>> begin PROVIDED MATERIAL

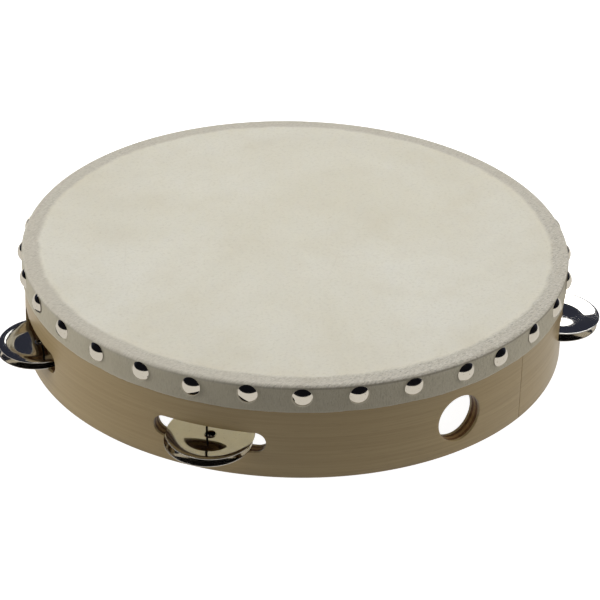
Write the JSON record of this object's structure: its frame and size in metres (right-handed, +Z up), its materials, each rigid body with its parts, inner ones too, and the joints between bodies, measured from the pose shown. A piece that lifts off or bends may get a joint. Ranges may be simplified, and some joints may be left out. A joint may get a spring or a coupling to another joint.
{
  "type": "tambourine",
  "caption": "Round wooden frame drum with a tacked skin head, a thumb hole, and pairs of steel jingles on upright pins in slots.",
  "frame": {"origin": "on the drum's axis in the plane that the open lower rim stands on", "axes": "+Z up through the drum to the head, -Y outward through the thumb hole, +X along the widest pair of jingle stations"},
  "size_m": [0.2787, 0.2636, 0.0484],
  "materials": {
    "birch_ply": "satin lacquer, fine grain round the shell",
    "birch_cross_ply": "end grain, seen only at edges",
    "head_skin": "dry, mottled, matt rawhide",
    "tack_chrome": "bright plated domes",
    "pin_steel": "dark drawn wire",
    "jingle_nickel": "polished nickel-plated sheet steel"
  },
  "bodies": {
    "drum": {"outer_ply": "birch_ply", "outer_cross_ply": "birch_cross_ply", "core_ply": "birch_ply", "inner_cross_ply": "birch_cross_ply", "inner_ply": "birch_ply", "skin_head": "head_skin", "head_tacks": "tack_chrome", "jingle_pin_1": "pin_steel", "jingle_pin_2": "pin_steel", "jingle_pin_3": "pin_steel", "jingle_pin_4": "pin_steel", "jingle_pin_5": "pin_steel", "jingle_pin_6": "pin_steel"},
    "jingle_1_lower": {"jingle_1_lower": "jingle_nickel"},
    "jingle_1_upper": {"jingle_1_upper": "jingle_nickel"},
    "jingle_2_lower": {"jingle_2_lower": "jingle_nickel"},
    "jingle_2_upper": {"jingle_2_upper": "jingle_nickel"},
    "jingle_3_lower": {"jingle_3_lower": "jingle_nickel"},
    "jingle_3_upper": {"jingle_3_upper": "jingle_nickel"},
    "jingle_4_lower": {"jingle_4_lower": "jingle_nickel"},
    "jingle_4_upper": {"jingle_4_upper": "jingle_nickel"},
    "jingle_5_lower": {"jingle_5_lower": "jingle_nickel"},
    "jingle_5_upper": {"jingle_5_upper": "jingle_nickel"},
    "jingle_6_lower": {"jingle_6_lower": "jingle_nickel"},
    "jingle_6_upper": {"jingle_6_upper": "jingle_nickel"}
  },
  "joints": [
    {"name": "jingle_1_lower_slide", "type": "slide", "parent": "drum", "child": "jingle_1_lower", "axis": [0, 0, 1], "range_m": [0, 0.0027]},
    {"name": "jingle_1_upper_slide", "type": "slide", "parent": "jingle_1_lower", "child": "jingle_1_upper", "axis": [0, 0, 1], "range_m": [0, 0.0027]},
    {"name": "jingle_2_lower_slide", "type": "slide", "parent": "drum", "child": "jingle_2_lower", "axis": [0, 0, 1], "range_m": [0, 0.0027]},
    {"name": "jingle_2_upper_slide", "type": "slide", "parent": "jingle_2_lower", "child": "jingle_2_upper", "axis": [0, 0, 1], "range_m": [0, 0.0027]},
    {"name": "jingle_3_lower_slide", "type": "slide", "parent": "drum", "child": "jingle_3_lower", "axis": [0, 0, 1], "range_m": [0, 0.0027]},
    {"name": "jingle_3_upper_slide", "type": "slide", "parent": "jingle_3_lower", "child": "jingle_3_upper", "axis": [0, 0, 1], "range_m": [0, 0.0027]},
    {"name": "jingle_4_lower_slide", "type": "slide", "parent": "drum", "child": "jingle_4_lower", "axis": [0, 0, 1], "range_m": [0, 0.0027]},
    {"name": "jingle_4_upper_slide", "type": "slide", "parent": "jingle_4_lower", "child": "jingle_4_upper", "axis": [0, 0, 1], "range_m": [0, 0.0027]},
    {"name": "jingle_5_lower_slide", "type": "slide", "parent": "drum", "child": "jingle_5_lower", "axis": [0, 0, 1], "range_m": [0, 0.0027]},
    {"name": "jingle_5_upper_slide", "type": "slide", "parent": "jingle_5_lower", "child": "jingle_5_upper", "axis": [0, 0, 1], "range_m": [0, 0.0027]},
    {"name": "jingle_6_lower_slide", "type": "slide", "parent": "drum", "child": "jingle_6_lower", "axis": [0, 0, 1], "range_m": [0, 0.0027]},
    {"name": "jingle_6_upper_slide", "type": "slide", "parent": "jingle_6_lower", "child": "jingle_6_upper", "axis": [0, 0, 1], "range_m": [0, 0.0027]}
  ]
}
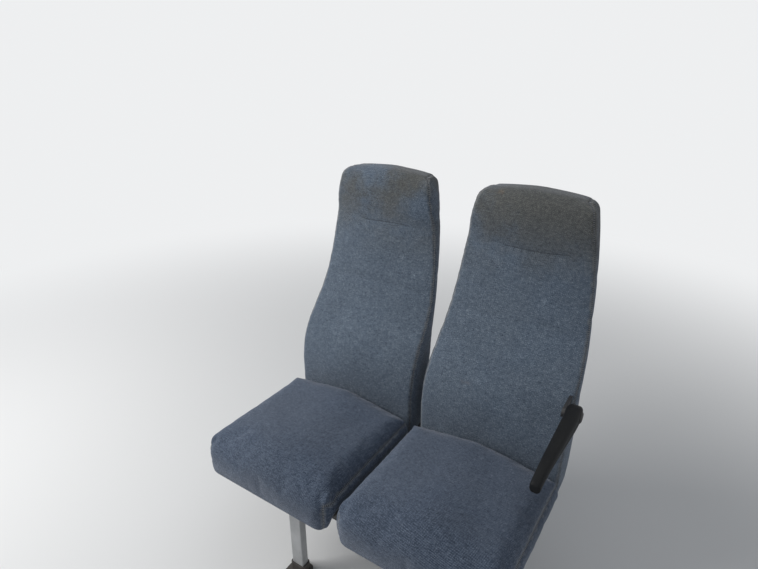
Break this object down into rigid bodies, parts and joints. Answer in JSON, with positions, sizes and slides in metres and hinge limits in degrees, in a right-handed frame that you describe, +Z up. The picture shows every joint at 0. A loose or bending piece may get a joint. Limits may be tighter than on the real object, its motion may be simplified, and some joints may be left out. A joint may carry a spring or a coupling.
{
  "type": "double passenger seat of a small bus",
  "caption": "Double bus seat with two tapered high backs, two cushions, a flip-up aisle armrest and a tube frame on legs that bolt to the floor.",
  "frame": {"origin": "on the floor, at the centre of the rectangle of four floor bolts", "axes": "+Z up, -Y the way the sitter faces, +X towards the aisle side that has the armrest"},
  "size_m": [0.8988, 0.6667, 1.105],
  "materials": {
    "seat_fabric": "grey-blue tweed weave of light and dark threads, lightly soiled",
    "black_painted_steel": "black powder coat, satin",
    "silver_painted_steel": "silver-grey paint, satin, scuffed",
    "black_plastic": "moulded, fine grain",
    "charcoal_plastic": "moulded armrest skin, fine grain, scratched"
  },
  "bodies": {
    "seat": {"back_pad_window": "seat_fabric", "back_pad_aisle": "seat_fabric", "seat_cushion_window": "seat_fabric", "seat_cushion_aisle": "seat_fabric", "front_rail": "black_painted_steel", "rear_rail": "black_painted_steel", "side_rail_window_left": "black_painted_steel", "side_rail_window_right": "black_painted_steel", "side_rail_aisle_left": "black_painted_steel", "side_rail_aisle_right": "black_painted_steel", "foot_front_window": "black_painted_steel", "foot_rear_window": "black_painted_steel", "foot_front_aisle": "black_painted_steel", "foot_rear_aisle": "black_painted_steel", "back_frame_window": "black_painted_steel", "back_frame_aisle": "black_painted_steel", "armrest_pivot": "black_painted_steel", "leg_front_window": "silver_painted_steel", "leg_rear_window": "silver_painted_steel", "leg_front_aisle": "silver_painted_steel", "leg_rear_aisle": "silver_painted_steel", "seat_base_window": "black_plastic", "seat_base_aisle": "black_plastic", "rail_cap_front_window": "black_plastic", "rail_cap_front_aisle": "black_plastic", "rail_cap_rear_window": "black_plastic", "rail_cap_rear_aisle": "black_plastic"},
    "armrest_bar": {"armrest": "charcoal_plastic"}
  },
  "joints": [
    {"name": "armrest_hinge", "type": "hinge", "parent": "seat", "child": "armrest_bar", "pos_m": [0.4365, 0.124, 0.626], "axis": [-1, 0, 0], "range_deg": [0, 100]}
  ]
}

>> end PROVIDED MATERIAL

(EXERCISE AIM) Restate each record word for word.

(SOLUTION FOR THIS EXERCISE)
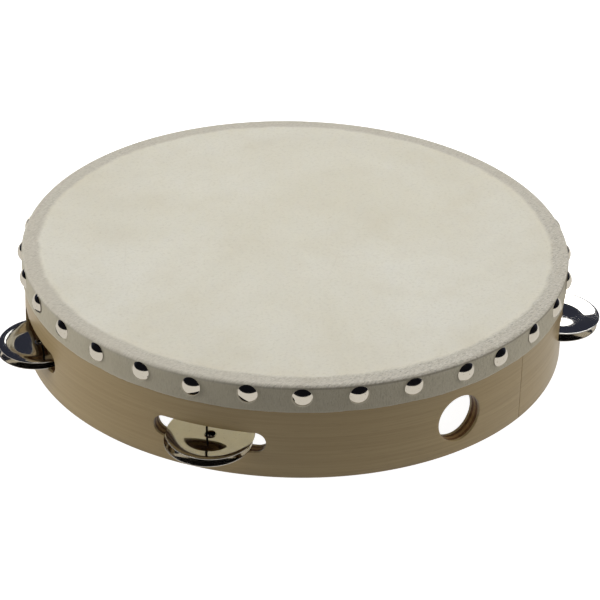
Write the JSON record of this object's structure: its frame and size in metres (right-handed, +Z up), its materials, each rigid body with its parts, inner ones too, and the joints between bodies, measured from the pose shown. A piece that lifts off or bends may get a joint. Ranges may be simplified, and some joints may be left out. A joint may get a spring or a coupling to another joint.
{
  "type": "tambourine",
  "caption": "Round wooden frame drum with a tacked skin head, a thumb hole, and pairs of steel jingles on upright pins in slots.",
  "frame": {"origin": "on the drum's axis in the plane that the open lower rim stands on", "axes": "+Z up through the drum to the head, -Y outward through the thumb hole, +X along the widest pair of jingle stations"},
  "size_m": [0.2787, 0.2636, 0.0484],
  "materials": {
    "birch_ply": "satin lacquer, fine grain round the shell",
    "birch_cross_ply": "end grain, seen only at edges",
    "head_skin": "dry, mottled, matt rawhide",
    "tack_chrome": "bright plated domes",
    "pin_steel": "dark drawn wire",
    "jingle_nickel": "polished nickel-plated sheet steel"
  },
  "bodies": {
    "drum": {"outer_ply": "birch_ply", "outer_cross_ply": "birch_cross_ply", "core_ply": "birch_ply", "inner_cross_ply": "birch_cross_ply", "inner_ply": "birch_ply", "skin_head": "head_skin", "head_tacks": "tack_chrome", "jingle_pin_1": "pin_steel", "jingle_pin_2": "pin_steel", "jingle_pin_3": "pin_steel", "jingle_pin_4": "pin_steel", "jingle_pin_5": "pin_steel", "jingle_pin_6": "pin_steel"},
    "jingle_1_lower": {"jingle_1_lower": "jingle_nickel"},
    "jingle_1_upper": {"jingle_1_upper": "jingle_nickel"},
    "jingle_2_lower": {"jingle_2_lower": "jingle_nickel"},
    "jingle_2_upper": {"jingle_2_upper": "jingle_nickel"},
    "jingle_3_lower": {"jingle_3_lower": "jingle_nickel"},
    "jingle_3_upper": {"jingle_3_upper": "jingle_nickel"},
    "jingle_4_lower": {"jingle_4_lower": "jingle_nickel"},
    "jingle_4_upper": {"jingle_4_upper": "jingle_nickel"},
    "jingle_5_lower": {"jingle_5_lower": "jingle_nickel"},
    "jingle_5_upper": {"jingle_5_upper": "jingle_nickel"},
    "jingle_6_lower": {"jingle_6_lower": "jingle_nickel"},
    "jingle_6_upper": {"jingle_6_upper": "jingle_nickel"}
  },
  "joints": [
    {"name": "jingle_1_lower_slide", "type": "slide", "parent": "drum", "child": "jingle_1_lower", "axis": [0, 0, 1], "range_m": [0, 0.0027]},
    {"name": "jingle_1_upper_slide", "type": "slide", "parent": "jingle_1_lower", "child": "jingle_1_upper", "axis": [0, 0, 1], "range_m": [0, 0.0027]},
    {"name": "jingle_2_lower_slide", "type": "slide", "parent": "drum", "child": "jingle_2_lower", "axis": [0, 0, 1], "range_m": [0, 0.0027]},
    {"name": "jingle_2_upper_slide", "type": "slide", "parent": "jingle_2_lower", "child": "jingle_2_upper", "axis": [0, 0, 1], "range_m": [0, 0.0027]},
    {"name": "jingle_3_lower_slide", "type": "slide", "parent": "drum", "child": "jingle_3_lower", "axis": [0, 0, 1], "range_m": [0, 0.0027]},
    {"name": "jingle_3_upper_slide", "type": "slide", "parent": "jingle_3_lower", "child": "jingle_3_upper", "axis": [0, 0, 1], "range_m": [0, 0.0027]},
    {"name": "jingle_4_lower_slide", "type": "slide", "parent": "drum", "child": "jingle_4_lower", "axis": [0, 0, 1], "range_m": [0, 0.0027]},
    {"name": "jingle_4_upper_slide", "type": "slide", "parent": "jingle_4_lower", "child": "jingle_4_upper", "axis": [0, 0, 1], "range_m": [0, 0.0027]},
    {"name": "jingle_5_lower_slide", "type": "slide", "parent": "drum", "child": "jingle_5_lower", "axis": [0, 0, 1], "range_m": [0, 0.0027]},
    {"name": "jingle_5_upper_slide", "type": "slide", "parent": "jingle_5_lower", "child": "jingle_5_upper", "axis": [0, 0, 1], "range_m": [0, 0.0027]},
    {"name": "jingle_6_lower_slide", "type": "slide", "parent": "drum", "child": "jingle_6_lower", "axis": [0, 0, 1], "range_m": [0, 0.0027]},
    {"name": "jingle_6_upper_slide", "type": "slide", "parent": "jingle_6_lower", "child": "jingle_6_upper", "axis": [0, 0, 1], "range_m": [0, 0.0027]}
  ]
}
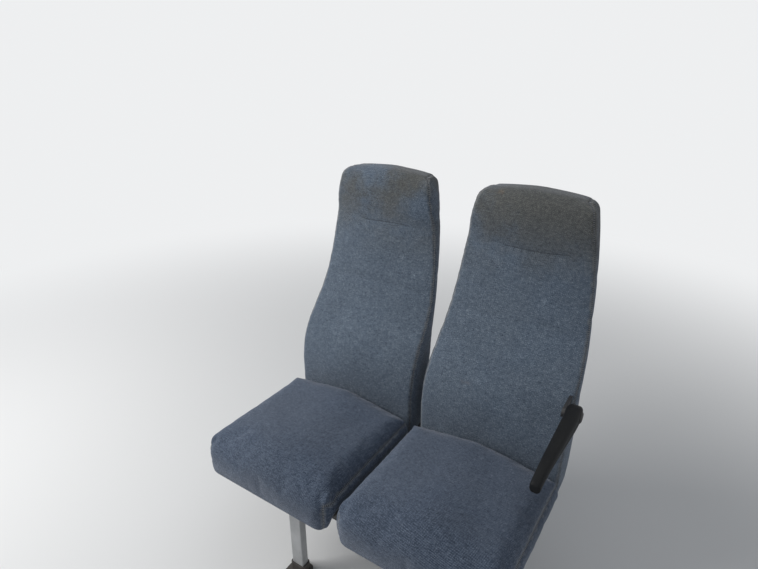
Break this object down into rigid bodies, parts and joints. Answer in JSON, with positions, sizes and slides in metres and hinge limits in degrees, in a right-handed frame that you describe, +Z up. The picture shows every joint at 0. A loose or bending piece may get a joint. Limits may be tighter than on the real object, its motion may be simplified, and some joints may be left out. A joint may carry a spring or a coupling.
{
  "type": "double passenger seat of a small bus",
  "caption": "Double bus seat with two tapered high backs, two cushions, a flip-up aisle armrest and a tube frame on legs that bolt to the floor.",
  "frame": {"origin": "on the floor, at the centre of the rectangle of four floor bolts", "axes": "+Z up, -Y the way the sitter faces, +X towards the aisle side that has the armrest"},
  "size_m": [0.8988, 0.6667, 1.105],
  "materials": {
    "seat_fabric": "grey-blue tweed weave of light and dark threads, lightly soiled",
    "black_painted_steel": "black powder coat, satin",
    "silver_painted_steel": "silver-grey paint, satin, scuffed",
    "black_plastic": "moulded, fine grain",
    "charcoal_plastic": "moulded armrest skin, fine grain, scratched"
  },
  "bodies": {
    "seat": {"back_pad_window": "seat_fabric", "back_pad_aisle": "seat_fabric", "seat_cushion_window": "seat_fabric", "seat_cushion_aisle": "seat_fabric", "front_rail": "black_painted_steel", "rear_rail": "black_painted_steel", "side_rail_window_left": "black_painted_steel", "side_rail_window_right": "black_painted_steel", "side_rail_aisle_left": "black_painted_steel", "side_rail_aisle_right": "black_painted_steel", "foot_front_window": "black_painted_steel", "foot_rear_window": "black_painted_steel", "foot_front_aisle": "black_painted_steel", "foot_rear_aisle": "black_painted_steel", "back_frame_window": "black_painted_steel", "back_frame_aisle": "black_painted_steel", "armrest_pivot": "black_painted_steel", "leg_front_window": "silver_painted_steel", "leg_rear_window": "silver_painted_steel", "leg_front_aisle": "silver_painted_steel", "leg_rear_aisle": "silver_painted_steel", "seat_base_window": "black_plastic", "seat_base_aisle": "black_plastic", "rail_cap_front_window": "black_plastic", "rail_cap_front_aisle": "black_plastic", "rail_cap_rear_window": "black_plastic", "rail_cap_rear_aisle": "black_plastic"},
    "armrest_bar": {"armrest": "charcoal_plastic"}
  },
  "joints": [
    {"name": "armrest_hinge", "type": "hinge", "parent": "seat", "child": "armrest_bar", "pos_m": [0.4365, 0.124, 0.626], "axis": [-1, 0, 0], "range_deg": [0, 100]}
  ]
}